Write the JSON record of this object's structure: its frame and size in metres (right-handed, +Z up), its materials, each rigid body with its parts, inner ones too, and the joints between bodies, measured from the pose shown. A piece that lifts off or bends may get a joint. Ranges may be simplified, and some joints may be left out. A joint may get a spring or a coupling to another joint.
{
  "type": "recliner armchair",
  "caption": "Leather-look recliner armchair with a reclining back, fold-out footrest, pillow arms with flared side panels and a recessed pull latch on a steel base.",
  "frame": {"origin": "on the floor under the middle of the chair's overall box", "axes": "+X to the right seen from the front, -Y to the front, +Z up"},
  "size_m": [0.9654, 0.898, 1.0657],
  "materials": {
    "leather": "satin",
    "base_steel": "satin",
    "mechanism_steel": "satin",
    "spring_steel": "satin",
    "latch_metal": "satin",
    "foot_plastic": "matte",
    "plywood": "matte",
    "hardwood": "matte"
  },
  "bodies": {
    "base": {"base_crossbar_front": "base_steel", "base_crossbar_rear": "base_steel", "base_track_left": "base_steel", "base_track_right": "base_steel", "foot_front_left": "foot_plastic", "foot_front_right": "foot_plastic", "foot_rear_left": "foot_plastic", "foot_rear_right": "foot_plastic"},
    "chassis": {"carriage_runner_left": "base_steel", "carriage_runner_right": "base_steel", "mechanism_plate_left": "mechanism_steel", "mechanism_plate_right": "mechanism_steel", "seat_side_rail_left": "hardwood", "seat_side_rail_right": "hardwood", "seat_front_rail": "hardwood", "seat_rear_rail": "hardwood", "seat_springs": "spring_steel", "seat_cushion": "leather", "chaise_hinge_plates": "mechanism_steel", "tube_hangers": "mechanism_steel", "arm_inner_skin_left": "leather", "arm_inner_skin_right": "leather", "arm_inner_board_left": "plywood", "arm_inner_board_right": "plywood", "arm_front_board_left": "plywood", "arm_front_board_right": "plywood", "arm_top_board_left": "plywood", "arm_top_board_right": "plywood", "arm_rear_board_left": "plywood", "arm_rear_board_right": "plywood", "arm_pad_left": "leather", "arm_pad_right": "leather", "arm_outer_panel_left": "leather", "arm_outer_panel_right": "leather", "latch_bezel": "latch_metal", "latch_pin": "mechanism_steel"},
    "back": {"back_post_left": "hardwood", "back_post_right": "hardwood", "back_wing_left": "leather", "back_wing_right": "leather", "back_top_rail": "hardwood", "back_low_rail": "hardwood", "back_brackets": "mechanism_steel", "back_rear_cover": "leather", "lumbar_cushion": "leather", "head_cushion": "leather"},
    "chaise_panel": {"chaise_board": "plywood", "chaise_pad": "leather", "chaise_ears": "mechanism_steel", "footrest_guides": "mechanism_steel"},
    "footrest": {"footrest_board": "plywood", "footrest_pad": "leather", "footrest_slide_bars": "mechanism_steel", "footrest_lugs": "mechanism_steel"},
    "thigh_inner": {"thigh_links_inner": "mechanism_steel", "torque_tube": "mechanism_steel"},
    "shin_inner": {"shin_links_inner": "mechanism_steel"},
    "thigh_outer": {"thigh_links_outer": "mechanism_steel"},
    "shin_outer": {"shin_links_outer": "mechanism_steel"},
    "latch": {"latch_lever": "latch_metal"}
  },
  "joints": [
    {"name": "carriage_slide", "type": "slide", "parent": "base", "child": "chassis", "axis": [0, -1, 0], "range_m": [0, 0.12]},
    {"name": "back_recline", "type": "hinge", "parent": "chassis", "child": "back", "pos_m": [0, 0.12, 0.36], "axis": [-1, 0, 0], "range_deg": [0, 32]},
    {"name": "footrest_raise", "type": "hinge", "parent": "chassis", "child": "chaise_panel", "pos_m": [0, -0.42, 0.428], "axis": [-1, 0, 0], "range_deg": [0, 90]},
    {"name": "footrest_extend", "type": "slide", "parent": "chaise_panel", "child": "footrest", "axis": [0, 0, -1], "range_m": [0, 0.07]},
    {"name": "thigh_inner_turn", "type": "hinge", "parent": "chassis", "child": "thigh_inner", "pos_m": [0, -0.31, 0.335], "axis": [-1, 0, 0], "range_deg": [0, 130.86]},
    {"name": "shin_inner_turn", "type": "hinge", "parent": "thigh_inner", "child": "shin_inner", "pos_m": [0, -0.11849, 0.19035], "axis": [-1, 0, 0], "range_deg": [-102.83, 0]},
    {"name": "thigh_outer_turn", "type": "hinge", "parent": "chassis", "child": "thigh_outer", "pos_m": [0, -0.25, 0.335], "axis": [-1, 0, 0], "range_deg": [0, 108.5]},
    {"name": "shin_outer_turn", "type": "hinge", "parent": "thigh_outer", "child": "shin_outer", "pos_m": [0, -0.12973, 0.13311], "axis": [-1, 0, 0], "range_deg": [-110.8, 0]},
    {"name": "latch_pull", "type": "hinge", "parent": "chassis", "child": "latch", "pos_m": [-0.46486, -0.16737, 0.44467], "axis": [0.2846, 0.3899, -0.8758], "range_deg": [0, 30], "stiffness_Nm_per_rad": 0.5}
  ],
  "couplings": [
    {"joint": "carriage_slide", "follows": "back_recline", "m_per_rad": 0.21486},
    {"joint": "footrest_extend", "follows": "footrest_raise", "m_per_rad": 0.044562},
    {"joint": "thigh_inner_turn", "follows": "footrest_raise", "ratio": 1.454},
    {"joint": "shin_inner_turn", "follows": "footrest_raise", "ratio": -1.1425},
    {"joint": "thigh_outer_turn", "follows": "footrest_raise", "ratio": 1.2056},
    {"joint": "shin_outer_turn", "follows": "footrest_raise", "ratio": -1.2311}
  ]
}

____________

= Aim =
Extract the full listing and reproduce each line exactly.

= Exercise answer =
Write the JSON record of this object's structure: its frame and size in metres (right-handed, +Z up), its materials, each rigid body with its parts, inner ones too, and the joints between bodies, measured from the pose shown. A piece that lifts off or bends may get a joint. Ranges may be simplified, and some joints may be left out. A joint may get a spring or a coupling to another joint.
{
  "type": "recliner armchair",
  "caption": "Leather-look recliner armchair with a reclining back, fold-out footrest, pillow arms with flared side panels and a recessed pull latch on a steel base.",
  "frame": {"origin": "on the floor under the middle of the chair's overall box", "axes": "+X to the right seen from the front, -Y to the front, +Z up"},
  "size_m": [0.9654, 0.898, 1.0657],
  "materials": {
    "leather": "satin",
    "base_steel": "satin",
    "mechanism_steel": "satin",
    "spring_steel": "satin",
    "latch_metal": "satin",
    "foot_plastic": "matte",
    "plywood": "matte",
    "hardwood": "matte"
  },
  "bodies": {
    "base": {"base_crossbar_front": "base_steel", "base_crossbar_rear": "base_steel", "base_track_left": "base_steel", "base_track_right": "base_steel", "foot_front_left": "foot_plastic", "foot_front_right": "foot_plastic", "foot_rear_left": "foot_plastic", "foot_rear_right": "foot_plastic"},
    "chassis": {"carriage_runner_left": "base_steel", "carriage_runner_right": "base_steel", "mechanism_plate_left": "mechanism_steel", "mechanism_plate_right": "mechanism_steel", "seat_side_rail_left": "hardwood", "seat_side_rail_right": "hardwood", "seat_front_rail": "hardwood", "seat_rear_rail": "hardwood", "seat_springs": "spring_steel", "seat_cushion": "leather", "chaise_hinge_plates": "mechanism_steel", "tube_hangers": "mechanism_steel", "arm_inner_skin_left": "leather", "arm_inner_skin_right": "leather", "arm_inner_board_left": "plywood", "arm_inner_board_right": "plywood", "arm_front_board_left": "plywood", "arm_front_board_right": "plywood", "arm_top_board_left": "plywood", "arm_top_board_right": "plywood", "arm_rear_board_left": "plywood", "arm_rear_board_right": "plywood", "arm_pad_left": "leather", "arm_pad_right": "leather", "arm_outer_panel_left": "leather", "arm_outer_panel_right": "leather", "latch_bezel": "latch_metal", "latch_pin": "mechanism_steel"},
    "back": {"back_post_left": "hardwood", "back_post_right": "hardwood", "back_wing_left": "leather", "back_wing_right": "leather", "back_top_rail": "hardwood", "back_low_rail": "hardwood", "back_brackets": "mechanism_steel", "back_rear_cover": "leather", "lumbar_cushion": "leather", "head_cushion": "leather"},
    "chaise_panel": {"chaise_board": "plywood", "chaise_pad": "leather", "chaise_ears": "mechanism_steel", "footrest_guides": "mechanism_steel"},
    "footrest": {"footrest_board": "plywood", "footrest_pad": "leather", "footrest_slide_bars": "mechanism_steel", "footrest_lugs": "mechanism_steel"},
    "thigh_inner": {"thigh_links_inner": "mechanism_steel", "torque_tube": "mechanism_steel"},
    "shin_inner": {"shin_links_inner": "mechanism_steel"},
    "thigh_outer": {"thigh_links_outer": "mechanism_steel"},
    "shin_outer": {"shin_links_outer": "mechanism_steel"},
    "latch": {"latch_lever": "latch_metal"}
  },
  "joints": [
    {"name": "carriage_slide", "type": "slide", "parent": "base", "child": "chassis", "axis": [0, -1, 0], "range_m": [0, 0.12]},
    {"name": "back_recline", "type": "hinge", "parent": "chassis", "child": "back", "pos_m": [0, 0.12, 0.36], "axis": [-1, 0, 0], "range_deg": [0, 32]},
    {"name": "footrest_raise", "type": "hinge", "parent": "chassis", "child": "chaise_panel", "pos_m": [0, -0.42, 0.428], "axis": [-1, 0, 0], "range_deg": [0, 90]},
    {"name": "footrest_extend", "type": "slide", "parent": "chaise_panel", "child": "footrest", "axis": [0, 0, -1], "range_m": [0, 0.07]},
    {"name": "thigh_inner_turn", "type": "hinge", "parent": "chassis", "child": "thigh_inner", "pos_m": [0, -0.31, 0.335], "axis": [-1, 0, 0], "range_deg": [0, 130.86]},
    {"name": "shin_inner_turn", "type": "hinge", "parent": "thigh_inner", "child": "shin_inner", "pos_m": [0, -0.11849, 0.19035], "axis": [-1, 0, 0], "range_deg": [-102.83, 0]},
    {"name": "thigh_outer_turn", "type": "hinge", "parent": "chassis", "child": "thigh_outer", "pos_m": [0, -0.25, 0.335], "axis": [-1, 0, 0], "range_deg": [0, 108.5]},
    {"name": "shin_outer_turn", "type": "hinge", "parent": "thigh_outer", "child": "shin_outer", "pos_m": [0, -0.12973, 0.13311], "axis": [-1, 0, 0], "range_deg": [-110.8, 0]},
    {"name": "latch_pull", "type": "hinge", "parent": "chassis", "child": "latch", "pos_m": [-0.46486, -0.16737, 0.44467], "axis": [0.2846, 0.3899, -0.8758], "range_deg": [0, 30], "stiffness_Nm_per_rad": 0.5}
  ],
  "couplings": [
    {"joint": "carriage_slide", "follows": "back_recline", "m_per_rad": 0.21486},
    {"joint": "footrest_extend", "follows": "footrest_raise", "m_per_rad": 0.044562},
    {"joint": "thigh_inner_turn", "follows": "footrest_raise", "ratio": 1.454},
    {"joint": "shin_inner_turn", "follows": "footrest_raise", "ratio": -1.1425},
    {"joint": "thigh_outer_turn", "follows": "footrest_raise", "ratio": 1.2056},
    {"joint": "shin_outer_turn", "follows": "footrest_raise", "ratio": -1.2311}
  ]
}